Hundred is an Indian action comedy series starring Lara Dutta and Rinku Rajguru in lead roles which is directed by Ruchi Narain, Ashutosh Shah and Taher Shabbir streaming from April 25, 2020 on Hotstar's label Hotstar Specials.

== Premise ==
Netra Patil (Rinku Rajguru) learns that she has only hundred days left to live because of her terminal illness meets an ambitious ACP Saumya Shukla (Lara Dutta) and becomes an undercover agent. The duo tries to accomplish their goals in the next hundred days. The series contains suspense, emotional rollercoasters, action scenes, and subtle comedy too.

==Cast==
- Lara Dutta as Soumya Shukla, the ambitious ACP who wants to be like James Bond but ends up being treated as "Downgraded Cop" by her department.
- Rinku Rajguru as Netra Patil, a woman with many dreams who was forced to re-evaluate her life, as she found out that she can only live for one hundred days.
- Karan Wahi as Manohar Dahiya alias Maddy
- Sudhanshu Pandey as Pravin Shukla, Soumya's husband
- Parmeet Sethi as Anshuman Goswami
- Rajeev Siddhartha as Shantanu Jha
- Jayant Gadekar as Diwakar Asole
- Rohini Hattangadi
- Makarand Deshpande as Satyendra Ahir alias Sattu Uncle
- Arun Nalawade
- Taher Shabbir
- Suyash Zunjurke
- Sushil Kumar as Sumit

== Episodes==

| No. | Title | Directed by | Written by | Original release date |
| 1 | "Ab Judge Karo Mujhe" | Ruchi Narain; Ashutosh Shah; Taher Shabbir; | Abhishek Dubey; Ruchi Narain; Ashutosh Shah; | April 25, 2020 |
Netra a small time Government employee who wants to travel to Switzerland.
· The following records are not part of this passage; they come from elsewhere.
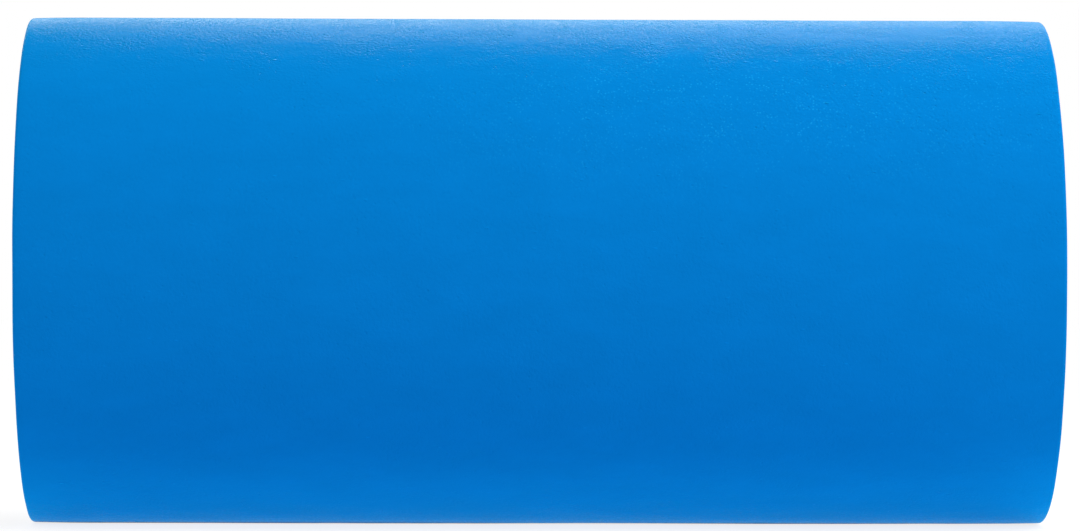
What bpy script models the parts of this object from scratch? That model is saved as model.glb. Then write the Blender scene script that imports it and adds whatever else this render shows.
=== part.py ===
# Massage roller: a foam roller on a hollow core, lying on its side
#
# X runs along the roller, +Y is its far side, +Z is up, and the origin is on the floor
# under its middle. Three rings are glued one inside the other: a soft foam wrap, a firm
# foam base layer and a rigid tube with an open bore. Nothing on it moves.

import bmesh
import bpy
from math import cos, pi, radians, sin

# Driving dimensions, in metres
ROLLER_LENGTH = 0.300
ROLLER_DIAMETER = 0.150
WRAP_THICKNESS = 0.010
BASE_THICKNESS = 0.010
CORE_WALL = 0.0035

# The glue line between one ring and the next
BOND_GAP = 0.0003

# Ends: the wrap's outer edges are rounded, foam edges inside are nearly square, and the
# tube stops short of the foam and is chamfered
WRAP_EDGE_RADIUS = 0.001
FOAM_CUT_RADIUS = 0.0004
CORE_RECESS = 0.002
CORE_CHAMFER = 0.0006

# Each foam ring is a sheet that meets itself in a butt seam. The angles run from the
# underside towards the far side, and the two seams are staggered.
SEAM_GAP = 0.0003
WRAP_SEAM_ANGLE = radians(56.25)
BASE_SEAM_ANGLE = radians(236.25)

# A circle is drawn as this many flats, which touch the true circle. One is underneath.
FLATS = 64
EDGE_SEGMENTS = 4
CHAMFER_SEGMENTS = 1
CUT_MARGIN = 0.001

# Colours are linear, as the Principled shader takes them
BLUE_FOAM = (0.001, 0.175, 0.565, 1.0)
CHARCOAL_FOAM = (0.020, 0.022, 0.026, 1.0)
BLACK_PLASTIC = (0.008, 0.008, 0.009, 1.0)
FOAM_ROUGHNESS = 0.6
PLASTIC_ROUGHNESS = 0.4

# Radii that follow from them
WRAP_OUTER_RADIUS = ROLLER_DIAMETER / 2
WRAP_INNER_RADIUS = WRAP_OUTER_RADIUS - WRAP_THICKNESS
BASE_OUTER_RADIUS = WRAP_INNER_RADIUS - BOND_GAP
BASE_INNER_RADIUS = BASE_OUTER_RADIUS - BASE_THICKNESS
CORE_OUTER_RADIUS = BASE_INNER_RADIUS - BOND_GAP
CORE_INNER_RADIUS = CORE_OUTER_RADIUS - CORE_WALL


def clear_scene():
    for obj in list(bpy.data.objects):
        bpy.data.objects.remove(obj, do_unlink=True)


def new_collection(name):
    collection = bpy.data.collections.new(name)
    bpy.context.scene.collection.children.link(collection)
    return collection


def make_material(name, colour, roughness):
    material = bpy.data.materials.new(name)
    material.use_nodes = True
    shader = material.node_tree.nodes["Principled BSDF"]
    shader.inputs["Base Color"].default_value = colour
    shader.inputs["Roughness"].default_value = roughness
    shader.inputs["Metallic"].default_value = 0.0
    material.diffuse_color = colour
    return material


def corner(radius, height, size, start, segments):
    """A quarter turn of radius size that fits into the profile's corner at (radius, height)."""
    towards = start + pi / 4
    reach = size * 2 ** 0.5
    centre_r = radius - reach * cos(towards)
    centre_h = height - reach * sin(towards)
    points = []
    for step in range(segments + 1):
        angle = start + (pi / 2) * (1 - step / segments)
        points.append((centre_r + size * cos(angle), centre_h + size * sin(angle)))
    return points


def ring_profile(outer, inner, half_length, outer_edge, inner_edge, segments):
    """The outline of a ring's wall: down its outer side from the top, and back up its bore."""
    top_outer = corner(outer, half_length, outer_edge, 0, segments)
    bottom_outer = corner(outer, -half_length, outer_edge, -pi / 2, segments)
    bottom_inner = corner(inner, -half_length, inner_edge, -pi, segments)
    top_inner = corner(inner, half_length, inner_edge, pi / 2, segments)
    return top_outer + bottom_outer + bottom_inner + top_inner


def turned_mesh(name, profile):
    """The profile turned about Z. Its corners stand out so that its flats touch the true circle."""
    across_corners = 1 / cos(pi / FLATS)
    bm = bmesh.new()
    ring = [bm.verts.new((radius * across_corners, 0, height)) for radius, height in profile]
    for here, there in zip(ring, ring[1:] + ring[:1]):
        bm.edges.new((here, there))
    outline = bpy.data.meshes.new(name + "_profile")
    bm.to_mesh(outline)
    bm.free()

    turning = bpy.data.objects.new(name + "_turning", outline)
    bpy.context.scene.collection.objects.link(turning)
    screw = turning.modifiers.new("Turn", "SCREW")
    screw.axis = "Z"
    screw.angle = 2 * pi
    screw.steps = FLATS
    screw.render_steps = FLATS
    screw.use_merge_vertices = True
    screw.merge_threshold = 0.00001
    turned = turning.evaluated_get(bpy.context.evaluated_depsgraph_get())
    mesh = bpy.data.meshes.new_from_object(turned)
    mesh.name = name
    bpy.data.objects.remove(turning, do_unlink=True)
    bpy.data.meshes.remove(outline)

    mesh.shade_smooth()
    mesh.set_sharp_from_angle(angle=radians(30))
    return mesh


def add_ring(name, profile, material, parent, collection):
    mesh = turned_mesh(name, profile)
    mesh.materials.append(material)
    ring = bpy.data.objects.new(name, mesh)
    collection.objects.link(ring)
    ring.parent = parent
    ring.rotation_euler = (0, 0, pi / FLATS)
    return ring


def cut_seam(ring, outer, inner, angle, parent, cutters):
    """Opens the ring along its whole length at the angle, by the width of a seam."""
    depth = outer - inner + 2 * CUT_MARGIN
    middle = (outer + inner) / 2
    bm = bmesh.new()
    bmesh.ops.create_cube(bm, size=1.0)
    size = (depth, SEAM_GAP, ROLLER_LENGTH + 2 * CUT_MARGIN)
    bmesh.ops.scale(bm, vec=size, verts=bm.verts)
    mesh = bpy.data.meshes.new(ring.name + "_seam_cutter")
    bm.to_mesh(mesh)
    bm.free()

    cutter = bpy.data.objects.new(mesh.name, mesh)
    cutters.objects.link(cutter)
    cutter.parent = parent
    cutter.location = (middle * cos(angle), middle * sin(angle), 0)
    cutter.rotation_euler = (0, 0, angle)
    cutter.display_type = "WIRE"
    cutter.hide_render = True

    seam = ring.modifiers.new("Seam", "BOOLEAN")
    seam.operation = "DIFFERENCE"
    seam.solver = "EXACT"
    seam.object = cutter


def add_axis(collection):
    """An empty on the roller's centre line. Its Z is the roller's X, and its X points down."""
    axis = bpy.data.objects.new("roller_axis", None)
    collection.objects.link(axis)
    axis.empty_display_size = ROLLER_LENGTH / 2
    axis.location = (0, 0, ROLLER_DIAMETER / 2)
    axis.rotation_euler = (0, pi / 2, 0)
    return axis


def add_wrap(axis, collection, cutters):
    """The soft blue sheet that the user rolls on."""
    profile = ring_profile(
        WRAP_OUTER_RADIUS,
        WRAP_INNER_RADIUS,
        ROLLER_LENGTH / 2,
        WRAP_EDGE_RADIUS,
        FOAM_CUT_RADIUS,
        EDGE_SEGMENTS,
    )
    material = make_material("wrap_foam", BLUE_FOAM, FOAM_ROUGHNESS)
    wrap = add_ring("outer_foam_wrap", profile, material, axis, collection)
    cut_seam(wrap, WRAP_OUTER_RADIUS, WRAP_INNER_RADIUS, WRAP_SEAM_ANGLE, axis, cutters)


def add_base_layer(axis, collection, cutters):
    """The firm layer under the wrap."""
    profile = ring_profile(
        BASE_OUTER_RADIUS,
        BASE_INNER_RADIUS,
        ROLLER_LENGTH / 2,
        FOAM_CUT_RADIUS,
        FOAM_CUT_RADIUS,
        EDGE_SEGMENTS,
    )
    material = make_material("base_foam", CHARCOAL_FOAM, FOAM_ROUGHNESS)
    base = add_ring("firm_base_layer", profile, material, axis, collection)
    cut_seam(base, BASE_OUTER_RADIUS, BASE_INNER_RADIUS, BASE_SEAM_ANGLE, axis, cutters)


def add_core(axis, collection):
    """The rigid tube that the foam is glued to, sawn square and chamfered."""
    profile = ring_profile(
        CORE_OUTER_RADIUS,
        CORE_INNER_RADIUS,
        ROLLER_LENGTH / 2 - CORE_RECESS,
        CORE_CHAMFER,
        CORE_CHAMFER,
        CHAMFER_SEGMENTS,
    )
    material = make_material("core_plastic", BLACK_PLASTIC, PLASTIC_ROUGHNESS)
    add_ring("core_tube", profile, material, axis, collection)


def build():
    clear_scene()
    roller = new_collection("massage_roller")
    cutters = new_collection("massage_roller_cutters")
    axis = add_axis(roller)
    bpy.context.view_layer.update()
    add_wrap(axis, roller, cutters)
    add_base_layer(axis, roller, cutters)
    add_core(axis, roller)


build()
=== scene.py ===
# Massage roller: the looks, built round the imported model
#
# The roller lies along X on the floor, with its far side towards +Y. Each of its three rings is
# made again as a fine mesh: the blue foam wrap, the firm base layer and the rigid tube. The glue
# in the bond lines and seams is added as thin pieces of its own.

from math import cos, pi, radians, sin

import bmesh
import bpy
import numpy as np
from mathutils import Matrix, Vector, noise


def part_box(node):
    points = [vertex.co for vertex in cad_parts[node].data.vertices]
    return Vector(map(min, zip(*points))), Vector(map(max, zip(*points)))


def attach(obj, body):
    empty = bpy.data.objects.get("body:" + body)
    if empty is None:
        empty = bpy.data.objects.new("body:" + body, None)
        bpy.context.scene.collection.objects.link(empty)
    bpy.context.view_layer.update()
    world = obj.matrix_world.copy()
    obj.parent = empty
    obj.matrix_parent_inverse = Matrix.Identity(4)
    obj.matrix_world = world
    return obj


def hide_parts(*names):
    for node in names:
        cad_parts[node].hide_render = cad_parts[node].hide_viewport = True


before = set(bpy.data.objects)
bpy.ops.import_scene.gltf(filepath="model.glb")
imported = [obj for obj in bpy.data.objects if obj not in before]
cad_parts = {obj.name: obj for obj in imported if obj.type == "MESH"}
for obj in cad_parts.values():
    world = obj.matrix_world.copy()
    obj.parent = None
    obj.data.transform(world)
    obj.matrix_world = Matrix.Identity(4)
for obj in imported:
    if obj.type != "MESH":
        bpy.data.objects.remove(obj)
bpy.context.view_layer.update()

MM = 0.001

# The camera, fitted to the roller's outline. The first two values are in the photograph's pixels,
# and the angles are in radians.
PHOTO_SIZE = (1080, 531)
MIDDLE_SEEN_AT = (536.9, 271.4)
CAMERA_DISTANCE = 1.6
CAMERA_YAW = -0.0138
CAMERA_ROLL = 0.0027
SENSOR_WIDTH = 36.0
LENS = 179.0

# Where the two sheets of foam meet themselves, from the underside towards the far side
WRAP_SEAM_ANGLE = radians(56.25)
BASE_SEAM_ANGLE = radians(236.25)
SEAM_GAP = 0.3 * MM

# Rounded edges
WRAP_EDGE_RADIUS = 1.0 * MM
CUT_EDGE_RADIUS = 0.4 * MM
SEAM_EDGE_RADIUS = 0.45 * MM
TUBE_CHAMFER = 0.6 * MM

# The slight unevenness of the foam and of the tube: the height of each wave, its length and a
# seed. The tube's wave runs round a circle of radius 1, so its length has no unit.
LONG_WAVE = (0.11 * MM, 55 * MM, 3.1)
SHORT_WAVE = (0.035 * MM, 14 * MM, 8.7)
PEEL = (0.008 * MM, 4.5 * MM, 14.3)
CUT_WAVE = (0.10 * MM, 16 * MM, 21.9)
DIE_WAVE = (0.02 * MM, 0.06, 5.5)

# The ends are cut a little out of square: their top leans this far to the left, and their
# underside to the right. The wrap is this much thicker at the left end, and thinner at the right.
END_LEAN = 0.3 * MM
WRAP_TAPER = 0.1 * MM

# The foam draws in towards its cut ends: by how much, and over what length
DRAW_IN = 0.25 * MM
DRAW_IN_LENGTH = 18 * MM

# The glue stays this far inside the rings that it joins, and its outer edges are set back
GLUE_CLEARANCE = 0.02 * MM
GLUE_SET_BACK = 0.35 * MM
GLUE_SHARE_OF_GAP = 0.9
GLUE_RIPPLE = 0.12 * MM
GLUE_RIPPLE_LENGTH = 6 * MM
GLUE_STEPS_ALONG = 60
GLUE_STEPS_UP = 3

# How finely the foam rings are drawn, then the plain ones, and the bore of both
STEPS_AROUND = 336
WRAP_STEPS_ALONG = 200
BASE_STEPS_ALONG = 8
EDGE_STEPS = 6
CUT_STEPS = 7
SEAM_EDGE_POINTS = 5
TUBE_STEPS_AROUND = 384
PLAIN_STEPS_ALONG = 6
PLAIN_EDGE_STEPS = 2
PLAIN_CUT_STEPS = 4
BORE_STEPS = 4
SHARP_ANGLE = radians(35)

# How closely the layout for baking draws each ring's outside, its ends and its bore
WRAP_SHOWN = (1, 1.5, 0.05)
TUBE_SHOWN = (0.05, 1, 1)
ENDS_SHOWN = (0.02, 1, 0.02)

# The outside and the bore reach this far into a ring's wall, as a share of its thickness
SKIN_DEPTH = 0.05

# That layout goes from 0 to 1 each way. The rolled-out ring fills its lower part, and the two
# faces of a seam lie side by side in a strip above it.
ROLLED_OUT_HEIGHT = 0.96
STRIP_BOTTOM = 0.97
STRIP_HEIGHT = 0.02
SEAM_FACE_LEFT = 0.01
SEAM_FACE_WIDTH = 0.47
SEAM_FACE_STEP = 0.5

# Colours, linear
BLUE_SKIN = (0.0009, 0.160, 0.488, 1.0)
# The colour of the painted glints: small painted highlights on the upper right of the foam skin
PAINTED_GLINT = (0.008, 0.29, 0.66, 1.0)
BLUE_CUT = (0.0015, 0.185, 0.510, 1.0)
CHARCOAL = (0.020, 0.022, 0.026, 1.0)
BLACK_PLASTIC = (0.008, 0.008, 0.009, 1.0)
DRY_GLUE = (0.30, 0.22, 0.10, 1.0)
WHITE = (1.0, 1.0, 1.0, 1.0)
WITHOUT_RED = (0.0, 1.0, 1.0, 1.0)

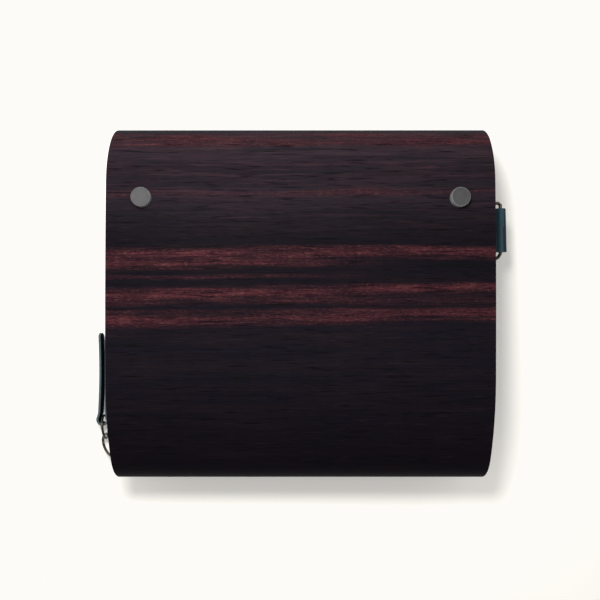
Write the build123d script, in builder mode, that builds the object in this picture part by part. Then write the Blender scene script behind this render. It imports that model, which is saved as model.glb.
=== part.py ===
"""Wood-veneer and leather clutch bag, lying on its back.

Frame: origin at the middle of the flat back face, +Z out of the front face,
+Y towards the top edge, +X towards the side with the strap ring. Units: mm.
"""

import os
from math import asin, atan2, cos, degrees, hypot, radians, sin, sqrt

from build123d import *

os.makedirs("parts", exist_ok=True)

# ---------------------------------------------------------------- dimensions
width = 210.0
half_height = 101.0
depth = 64.0
mid_z = 32.0

# cover section: end bends, shoulders and the faintly bowed front
top_bend_r = 28.0
bottom_bend_r = 24.1
crown_r = 2150.0
crown_y = -8.9
front_top_shoulder_r = 42.3
front_bottom_shoulder_r = 126.0
back_top_shoulder_r = 50.0
back_bottom_shoulder_r = 110.0

# layers of the cover, measured inwards from its outer face
veneer_t = 1.2
front_lining_t = 0.8
back_board_t = 3.2
spine_t = 1.0
top_part_angle = 0.9
spine_part_angle = 9.0
spine_wrap_angle = 38.0
spine_gap = 0.9

# pouch inside the cover
pouch_inset = veneer_t + back_board_t
pouch_t = 1.2
pouch_half = 94.0
zip_slot_half = 9.0
gusset_slot_half = 7.5
zip_slot_end = -92.3

# zip fastener, an L across the top and down the left side
tape_x = -92.6
tape_y = 91.35
tape_t = 0.6
tape_half = 11.0
tape_in = 1.6
teeth_in = 0.7
teeth_half = 3.0
teeth_t = 2.4
zip_corner_r = 9.0
zip_right_end = 89.0
zip_low_end = -91.4

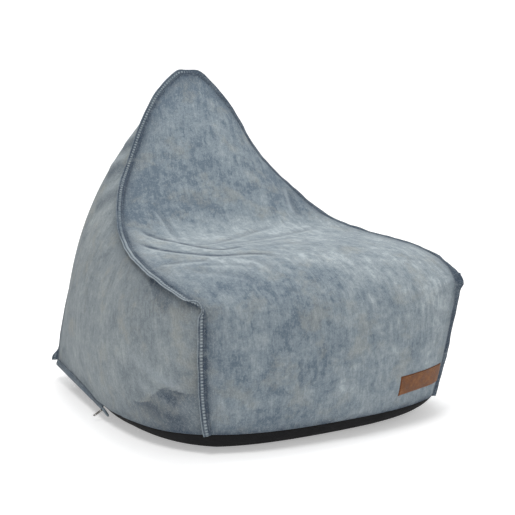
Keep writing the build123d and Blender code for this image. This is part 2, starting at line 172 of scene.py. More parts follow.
def coons(low, high, left, right, bulge, s, t):
    """A panel between four edges, which swells by bulge in its middle."""
    s1, t1 = s[..., None], t[..., None]
    first, last = np.zeros(1), np.ones(1)
    along = (1 - t1) * low(s) + t1 * high(s)
    across = (1 - s1) * left(t) + s1 * right(t)
    corners = (1 - s1) * ((1 - t1) * low(first) + t1 * high(first))
    corners = corners + s1 * ((1 - t1) * low(last) + t1 * high(last))
    swell = (1 - (2 * s1 - 1) ** 4) * (1 - (2 * t1 - 1) ** 4)
    return along + across - corners + np.array(bulge) * MM * swell


def lattice(rows, columns):
    """Even shares of both directions of a panel."""
    return np.meshgrid(np.linspace(0, 1, rows + 1), np.linspace(0, 1, columns + 1), indexing="ij")


def packed(count, thin, thick, start, stop):
    """Shares from 0 to 1, closer together from start to stop."""
    at = np.linspace(0, 1, 2001)
    density = thin + (thick - thin) * smooth(at, start - 0.08, start) * (1 - smooth(at, stop, stop + 0.08))
    total = np.concatenate([[0], np.cumsum((density[1:] + density[:-1]) / 2)])
    return np.interp(np.linspace(0, 1, count + 1), total / total[-1], at)


def seat_shares(rows, down):
    """Where the seat panel's lines run: closest together where its folds are."""
    return packed(rows, 0.7, 1.5, 0.04, 0.52), packed(down, 0.6, 1.4, 0.38, 1.2)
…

On the other hand, Saumya ACP is persistently taken of the cases she is working in favour of making her department's face for women who is married to DCP of Narcotics and cheating with Maddy.Netra gets to know she has stage four brain tumor and has just 100 days left for her and goes to bar as she was not able Convey that to her family. Waiter mistakes Netra for a girl with drug racket calls Saumya. Saumya stops a small mishap by Netra with a taxi driver and gives her lift and learns of her cancer. Saumya tells her to live hee life on her own terms. Netra leaves her family behind and reaches Saumya's house where Maddy is living.
| 2 | "Hawa Hawai" | Ruchi Narain; Ashutosh Shah; Taher Shabbir; | Abhishek Dubey; Ruchi Narain; Ashutosh Shah; | April 25, 2020 |
| 3 | "Chance Pe Dance" | Ruchi Narain; Ashutosh Shah; Taher Shabbir; | Abhishek Dubey; Ruchi Narain; Ashutosh Shah; | April 25, 2020 |
| 4 | "Meri Blacklist" | Ruchi Narain; Ashutosh Shah; Taher Shabbir; | Abhishek Dubey; Ruchi Narain; Ashutosh Shah; | April 25, 2020 |
| 5 | "Disco Deewane" | Ruchi Narain; Ashutosh Shah; Taher Shabbir; | Abhishek Dubey; Ruchi Narain; Ashutosh Shah; | April 25, 2020 |
| 6 | "Chor Aur Chowkidaar" | Ruchi Narain; Ashutosh Shah; Taher Shabbir; | Abhishek Dubey; Ruchi Narain; Ashutosh Shah; | April 25, 2020 |
| 7 | "Main Bhi Item Girl" | Ruchi Narain; Ashutosh Shah; Taher Shabbir; | Abhishek Dubey; Ruchi Narain; Ashutosh Shah; | April 25, 2020 |
| 8 | "Khel Khiladi Ka" | Ruchi Narain; Ashutosh Shah; Taher Shabbir; | Abhishek Dubey; Ruchi Narain; Ashutosh Shah; | April 25, 2020 |

== Production ==
The series was filmed in location and around Mumbai. Dutta expressed she chose the part because she hasn't portrayed cop in her career and Rajguru debuting in webspace expressed that she chose the part as bindaas Marathi mulgi in which she came to portray something different in each episode.

==Release ==
The series was released on April 25, 2020 by Hotstar on its label Hotstar Specials.

=== Promotion ===
The first look and the trailer were released on April 21, 2020, revealing the release date by Hotstar.

== Reception ==
Divyanshi Sharma, in her review for India Today, said that "In all, despite a few hiccups, the show is an entertaining ride and deserves to be on your watch-list this weekend". Nandini Ramnath writing for, Scroll.in, said that "the show belongs to Lara and Rinku despite of its flaws". Saibal Chatterjee writing for NDTV said that "Lara Dutta and Rinku Rajguru hold Hundred together with consistent performances. Rajguru is full of beans, Dutta is steady and sedate.", giving 2.5 out of 5 stars.